Contributed by Peter Schroth / Barbara Takenaga’s current exhibition at DC Moore, “Parallax,” picks up from her 2024 exhibit “Whatsis” and continues an arc roughly twenty years in the making. The works are acrylic on canvas and panel and range from diminutive rectangles to monumental multi-paneled pieces.Takenaga iterates her signature techniques of pouring and handwork seamlessly, in a lead-and-follow approach that balances randomness, intuition, and calculation. Scrutinizing the surfaces to discern where one method ends and another begins will produce frustration. Her paintings’ most prepossessing features are visual opulence and kinetic energy. The works can be divided into two general categories: auroral fields and hard-edge shapes in a bold, open palette.
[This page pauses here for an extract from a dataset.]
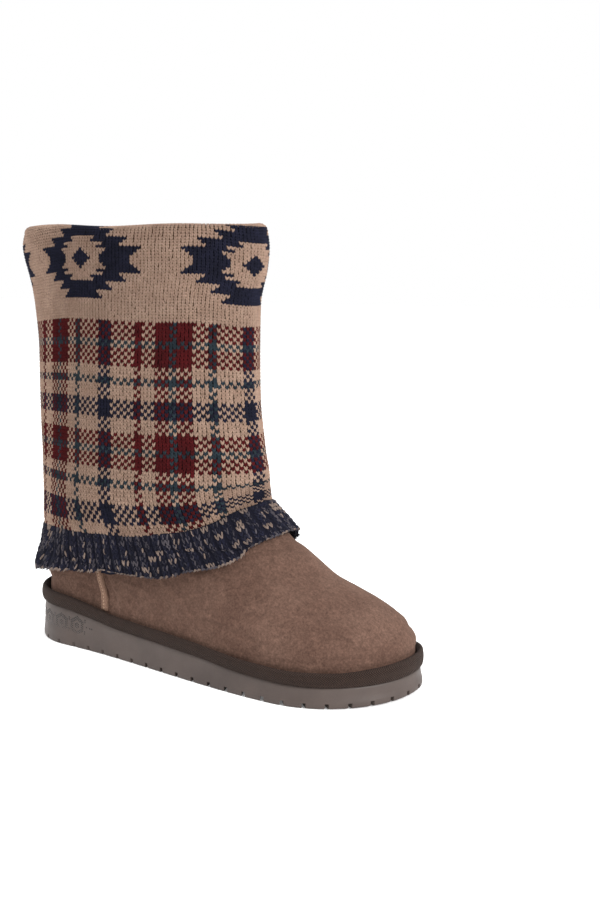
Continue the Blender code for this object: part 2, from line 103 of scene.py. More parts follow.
SOLE_DROP = np.array([
    (0.00, 1.00), (0.12, 0.96), (0.22, 0.74), (0.32, 0.50), (0.45, 0.40),
    (0.58, 0.29), (0.70, 0.08), (0.85, 0.00), (1.00, 0.02),
])
COLUMN_NAMES = ("back back_low back_top front front_low front_top lip inset "
                "heel ball shaft heel_end ball_start power foot").split()
SECTIONS = np.array([
    (0.00, 0.000, 0.000, 1.000, 0.000, 0.000, 0.0, 1.00, 1.000, 1.000, 0.000, 0.143, 0.761, 2.13, 1.00),
    (0.25, 0.000, 0.000, 0.998, 0.000, 0.000, 1.0, 1.05, 0.995, 1.000, 0.000, 0.143, 0.761, 2.13, 1.00),
    (0.20, 0.096, 0.000, 1.000, 0.098, 0.000, 1.0, 1.00, 0.990, 1.000, 0.000, 0.143, 0.761, 2.13, 1.00),
    (0.10, 0.184, 0.000, 0.968, 0.198, 0.000, 1.0, 1.00, 0.985, 0.985, 0.000, 0.145, 0.750, 2.12, 0.95),
    (0.00, 0.264, 0.000, 0.907, 0.298, 0.000, 1.0, 0.80, 0.975, 0.955, 0.000, 0.150, 0.735, 2.15, 0.88),
    (0.00, 0.344, 0.000, 0.810, 0.416, 0.000, 1.0, 0.60, 0.960, 0.900, 0.000, 0.160, 0.710, 2.10, 0.75),
    (0.13, 0.433, 0.000, 0.665, 0.547, 0.000, 1.0, 0.40, 0.920, 0.820, 0.020, 0.180, 0.680, 2.05, 0.60),
    (0.02, 0.539, 0.000, 0.456, 0.733, 0.000, 1.0, 0.20, 0.600, 0.530, 0.320, 0.225, 0.640, 2.00, 0.42),
    (-0.04, 0.663, 0.000, 0.279, 0.941, 0.000, 1.0, 0.00, 0.350, 0.300, 0.560, 0.290, 0.600, 2.00, 0.25),
    (-0.16, 0.805, 0.000, 0.139, 1.000, 0.055, 1.0, 0.00, 0.150, 0.140, 0.770, 0.370, 0.560, 2.00, 0.12),
    (-0.18, 1.000, 0.000, 0.050, 1.000, 0.112, 1.0, 0.00, 0.050, 0.050, 0.890, 0.440, 0.530, 2.00, 0.04),
    (-0.06, 1.000, 0.082, 0.008, 1.000, 0.190, 1.0, 0.00, 0.000, 0.000, 0.965, 0.480, 0.510, 2.00, 0.00),
    (0.32, 1.000, 0.203, -0.003, 1.000, 0.298, 1.0, 0.00, 0.000, 0.000, 0.985, 0.500, 0.500, 2.00, 0.00),
    (0.60, 1.000, 0.368, -0.033, 1.000, 0.446, 1.0, 0.00, 0.000, 0.000, 1.000, 0.500, 0.500, 2.00, 0.00),
    (0.60, 1.000, 0.544, -0.043, 1.000, 0.611, 1.0, 0.00, 0.000, 0.000, 1.000, 0.500, 0.500, 2.00, 0.00),
    (-0.15, 1.000, 0.709, -0.036, 1.000, 0.765, 1.0, 0.00, 0.000, 0.000, 1.010, 0.500, 0.500, 2.00, 0.00),
    (-1.35, 1.000, 0.841, 0.005, 1.000, 0.891, 1.0, 0.00, 0.000, 0.000, 1.025, 0.500, 0.500, 2.00, 0.00),
    (-1.85, 1.000, 0.951, 0.009, 1.000, 1.000, 1.0, 0.00, 0.000, 0.000, 1.020, 0.500, 0.500, 2.00, 0.00),
])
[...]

Parallax is a distortional phenomenon encountered in, among other endeavors, measuring cosmic distances. Takenaga’s more celestial-leaning works are about light in darkness and expanding space. They exude an eternity of quiet spectacle. By contrast, the graphic works are wildly animated with vibrant color. The result is a pinballing fantasia of references that are disparate yet harmonious: stars appear as flashbulb orbs or snowball-comets; meteor showers dissolve into spermatozoa droplets; the dying sparks of cosmic fireworks fizzle and fade. Blue Five draws the viewer into an almost physical engagement, generating a spray that scatters like mercury.
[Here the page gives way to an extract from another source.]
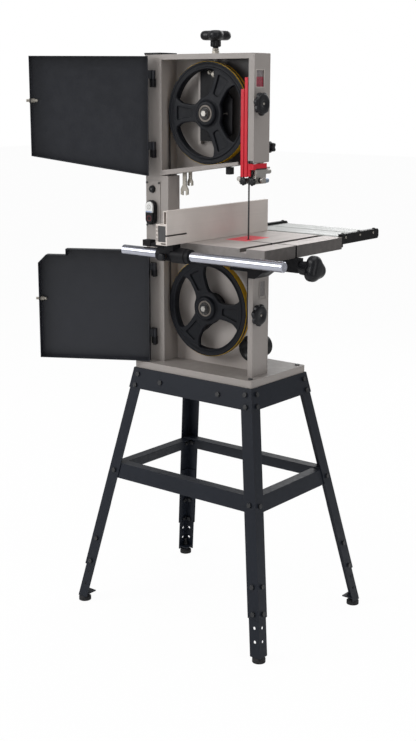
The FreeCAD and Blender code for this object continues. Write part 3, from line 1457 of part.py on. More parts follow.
# ---------------------------------------------------------------- build
PIECES = {
    "base_plate": base_plate(),
    "frame_column": frame_column(),
    "column_cap": column_cap(),
    "upper_wheel_box": upper_wheel_box(),
    "tracking_window": tracking_window(),
    "lower_housing": lower_housing(),
    "right_post": right_post(),
    "dust_port": dust_port(),
    "trunnion_cradle": trunnion_cradle(),
    "hinge_brackets": hinge_brackets(),
    "upper_door": upper_door(),
    "upper_door_stud": door_stud(1369.0, UPPER_OPEN),
    "lower_door": lower_door(),
    "lower_door_stud": door_stud(LOWER_LOCK_Z, LOWER_OPEN),
    "upper_lock_knob": lock_knob(box_right.value, UPPER_LOCK_Z),
    "lower_lock_knob": lock_knob(post_right.value, LOWER_LOCK_Z),
    "switch_plate": switch_plate(),
    "switch_housing": switch_housing(),
    "start_button": switch_button(START_Z, -48.0, 1084.6, START_Z),
    "stop_button": switch_button(STOP_Z, -47.0, STOP_Z, 1083.6),
    "light_button": light_button(),
    "work_light": work_light(),
    "wrenches": wrenches(),
    "upper_wheel": wheel(upper_axle_z.value, UPPER_SPOKES, UPPER_REAR_SEAT, has_pulley=False),
    "upper_tyre": tyre(upper_axle_z),
    "upper_bearings": bearings(upper_axle_z, UPPER_REAR_SEAT),
    "lower_wheel": wheel(lower_axle_z.value, LOWER_SPOKES, LOWER_REAR_SEAT, has_pulley=True),
    "lower_tyre": tyre(lower_axle_z),
    "lower_bearings": bearings(lower_axle_z, LOWER_REAR_SEAT),
    "lower_axle": lower_axle(),
    "upper_axle": upper_axle(),
    "tension_carriage": tension_carriage(),
    "tension_spring": tension_spring(),
    "tension_knob": tension_knob(),
    "tracking_knob": tracking_knob(),
    "motor": motor(),
    "motor_pulley": motor_pulley(),
    "drive_belt": drive_belt(),
    "blade": blade(),
    "guide_post": guide_post(),
    "blade_guard": blade_guard(),
    "guide_bearings": guide_bearings(),
    "guide_knobs": guide_knobs(),
    "guide_lock_knob": guide_lock_knob(),
    "lower_guides": lower_guides(),
    "table": table(),
    "table_insert": table_insert(),
    "table_brackets": table_brackets(),
    "tilt_lock_knob": tilt_lock_knob(),
    "fence_rail": fence_rail(),
    "fence": fence(),
    "fence_carrier": fence_carrier(),
    "fence_lock_knob": fence_lock_knob(),
    "extension_arms": extension_arms(),
    "extension_slats": extension_slats(),
    "stand_legs": stand_legs(),
    "leg_extensions": leg_extensions(),
    "stand_rails": stand_rails(),
    "frame_bolts": frame_bolts(),
    "levelling_feet": levelling_feet(),
}
for name, obj in PIECES.items():
    obj.Label = name

# ---------------------------------------------------------------- bind, check and write
doc.recompute()
for obj, path, formula in BINDINGS:
    obj.setExpression(path, formula)
doc.recompute()
faults = []
for obj in doc.Objects:
    if "Invalid" in obj.State or "Error" in obj.State:
        faults.append("%s %s" % (obj.Name, obj.State))
for name, obj in PIECES.items():
    shape = obj.Shape
    if shape.isNull() or not shape.isValid() or not shape.Solids:
        faults.append("%s: null or invalid shape" % name)
if faults:
    raise RuntimeError("; ".join(faults))
os.makedirs("parts", exist_ok=True)
for old in os.listdir("parts"):
    if old.endswith(".step"):
        os.remove(os.path.join("parts", old))
for name, obj in PIECES.items():
    obj.Shape.exportStep(os.path.join("parts", name + ".step"))
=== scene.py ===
"""+Z is up. The front of the machine faces -Y and the motor stands behind it at +Y. The wheels
turn about Y, and the blade's working run goes down through the table on the +X side, with its
teeth towards -Y. Meshes are laid out in millimetres; materials, lights and camera in metres.
"""

import math

import bmesh
import bpy
import numpy as np
from mathutils import Matrix, Vector
from mathutils.geometry import tessellate_polygon

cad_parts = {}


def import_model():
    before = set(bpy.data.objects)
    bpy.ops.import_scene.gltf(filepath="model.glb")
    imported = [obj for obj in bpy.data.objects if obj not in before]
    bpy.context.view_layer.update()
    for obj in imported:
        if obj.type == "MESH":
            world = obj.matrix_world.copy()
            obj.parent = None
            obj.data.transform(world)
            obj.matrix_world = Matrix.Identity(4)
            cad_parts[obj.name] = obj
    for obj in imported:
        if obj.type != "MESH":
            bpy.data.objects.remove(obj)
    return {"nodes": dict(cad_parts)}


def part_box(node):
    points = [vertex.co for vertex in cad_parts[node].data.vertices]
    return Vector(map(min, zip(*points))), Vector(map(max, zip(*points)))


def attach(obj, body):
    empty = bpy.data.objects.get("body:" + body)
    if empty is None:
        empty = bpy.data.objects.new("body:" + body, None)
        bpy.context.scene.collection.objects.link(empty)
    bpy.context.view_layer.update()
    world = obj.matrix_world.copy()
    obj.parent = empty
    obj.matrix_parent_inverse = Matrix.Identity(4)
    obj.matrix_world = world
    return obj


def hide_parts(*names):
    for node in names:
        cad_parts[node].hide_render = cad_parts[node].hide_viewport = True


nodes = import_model()["nodes"]
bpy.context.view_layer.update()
MM = 0.001


def box_mm(node):
    """The low and high corners of a CAD node, in millimetres."""
    lo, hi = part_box(node)
    return [1000 * v for v in lo], [1000 * v for v in hi]


# ------------------------------------------------------------------ material helpers
EDGE_SOFTENING = 0.0008  # shading radius on paint and plastic edges


class Material:
    """A small builder for node materials. Every colour is linear."""

    def __init__(self, name):
        self.data = bpy.data.materials.new(name)
        self.data.use_nodes = True
        self.tree = self.data.node_tree
        self.tree.nodes.clear()
        output = self.add("ShaderNodeOutputMaterial")
        self.bsdf = self.add("ShaderNodeBsdfPrincipled")
        self.tree.links.new(self.bsdf.outputs[0], output.inputs["Surface"])
        self.coord = self.add("ShaderNodeTexCoord").outputs["Object"]

    def add(self, kind, **settings):
        node = self.tree.nodes.new(kind)
        for key, value in settings.items():
            setattr(node, key, value)
        return node

    def put(self, socket, value):
        """Links a socket, or sets a plain value on it."""
        if isinstance(value, bpy.types.NodeSocket):
            self.tree.links.new(value, socket)
        elif isinstance(value, (tuple, list)) and len(value) == 3 and socket.type == "RGBA":
            socket.default_value = (*value, 1.0)
        else:
            socket.default_value = value

    def scaled(self, x, y, z):
        """Object coordinates scaled per axis; a small factor stretches the grain along it."""
        node = self.add("ShaderNodeMapping")
        self.put(node.inputs["Vector"], self.coord)
        node.inputs["Scale"].default_value = (x, y, z)
        return node.outputs[0]

    def axes(self, vector):
        node = self.add("ShaderNodeSeparateXYZ")
        self.put(node.inputs[0], vector)
        return node.outputs

    def noise(self, scale, detail=3.0, rough=0.55, vector=None):
        node = self.add("ShaderNodeTexNoise")
        self.put(node.inputs["Vector"], self.coord if vector is None else vector)
        node.inputs["Scale"].default_value = scale
        node.inputs["Detail"].default_value = detail
        node.inputs["Roughness"].default_value = rough
        return node.outputs["Fac"]

    def ramp(self, value, start=0.3, end=0.7, low=0.0, high=1.0):
        """Goes smoothly from low to high while the value goes from start to end."""
        node = self.add("ShaderNodeMapRange")
        node.interpolation_type = "SMOOTHSTEP"
        self.put(node.inputs["Value"], value)
        node.inputs["From Min"].default_value = start
        node.inputs["From Max"].default_value = end
        node.inputs["To Min"].default_value = low
        node.inputs["To Max"].default_value = high
        return node.outputs[0]

    def below(self, value, start, end):
        """1 below start, 0 above end."""
        return self.math("SUBTRACT", 1.0, self.ramp(value, start=start, end=end))

    def math(self, operation, a, b):
        node = self.add("ShaderNodeMath", operation=operation)
        self.put(node.inputs[0], a)
        self.put(node.inputs[1], b)
        return node.outputs[0]

    def multiply(self, a, b):
        return self.math("MULTIPLY", a, b)

    def mix(self, factor, a, b):
        node = self.add("ShaderNodeMix", data_type="RGBA")
        self.put(node.inputs[0], factor)
        self.put(node.inputs[6], a)
        self.put(node.inputs[7], b)
        return node.outputs[2]

    def mottle(self, value, color, vary):
        """A colour that drifts darker and lighter by the share vary."""
        return self.mix(self.ramp(value), shade(color, 1 - vary), shade(color, 1 + vary))

    def roughness(self, slow, fine, low, high, grain=0.04):
        """Roughness between low and high following slow, with a fine grain added."""
        slow_part = self.ramp(slow, low=low, high=high)
        return self.math("ADD", slow_part, self.ramp(fine, low=-grain, high=grain))

    def edge(self, radius=0.0012):
        """1 near a sharp outer or inner edge, 0 on flat faces."""
        bevel = self.add("ShaderNodeBevel", samples=4)
        bevel.inputs["Radius"].default_value = radius
        geometry = self.add("ShaderNodeNewGeometry")
        dot = self.add("ShaderNodeVectorMath", operation="DOT_PRODUCT")
        self.tree.links.new(bevel.outputs[0], dot.inputs[0])
        self.tree.links.new(geometry.outputs["True Normal"], dot.inputs[1])
        bend = self.math("SUBTRACT", 1.0, dot.outputs["Value"])
        return self.ramp(bend, start=0.02, end=0.25)

    def bumps(self, layers, soft=0.0):
        """Stacks bump layers of (height, strength, distance); soft rounds edges in shading."""
        normal = None
        if soft:
            bevel = self.add("ShaderNodeBevel", samples=4)
            bevel.inputs["Radius"].default_value = soft
            normal = bevel.outputs[0]
        for height, strength, distance in layers:
            node = self.add("ShaderNodeBump")
            node.inputs["Strength"].default_value = strength
            node.inputs["Distance"].default_value = distance
            self.put(node.inputs["Height"], height)
            if normal is not None:
                self.tree.links.new(normal, node.inputs["Normal"])
            normal = node.outputs[0]
        self.tree.links.new(normal, self.bsdf.inputs["Normal"])

    def surface(self, **values):
        """Sets inputs of the main shader; underscores stand for spaces."""
        for key, value in values.items():
            self.put(self.bsdf.inputs[key.replace("_", " ")], value)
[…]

In these works, as in nature, galaxies do collide, interact, and merge, and Takenaga mirrors this cosmological drama with compelling effect. In Rayo X, elements of Blue Five merge with the color/shape works at once cosmically and comically. In pieces like Duet, STL Trip, Jive, and Do-Si-Do 1 and 2, Cubism is extravagantly transformed. Unfurling shapes evoke circus tents and party poppers as well as ribbon dances, which symbolize air and freedom. Each painting radiates a jubilant, celebratory spirit, reinforced by playful titles. This is a universe where Colonel Bleep triumphs and Bugs Bunny is blasted into space, shredding his kimono. While the work is more about the act of painting than its objective referents, art is rooted in lived experience. This artist belongs to the generation that grew up with the “space race,” which generated a novel cast of characters such as astronauts and cosmonauts and a new sense of wonder.


A backroom displays numerous small works, many under ten inches, resembling fragments of larger compositions. While the exhibition’s ambition is impressive, its sheer abundance dilutes the impact. Culling the show by a third would likely amplify its effect and better frame its virtues. Even so, “Parallax” is a thoroughly engaging and frankly magical exhibition, pulsing with elemental energy and unabashed innocence. In their democratic celebrations of life through color and image, Takenaga’s paintings are for anyone willing to look
“Barbara Takenaga: Parallax,” DC Moore Gallery, 535 West 22nd Street, New York, NY. Through May 2, 2026.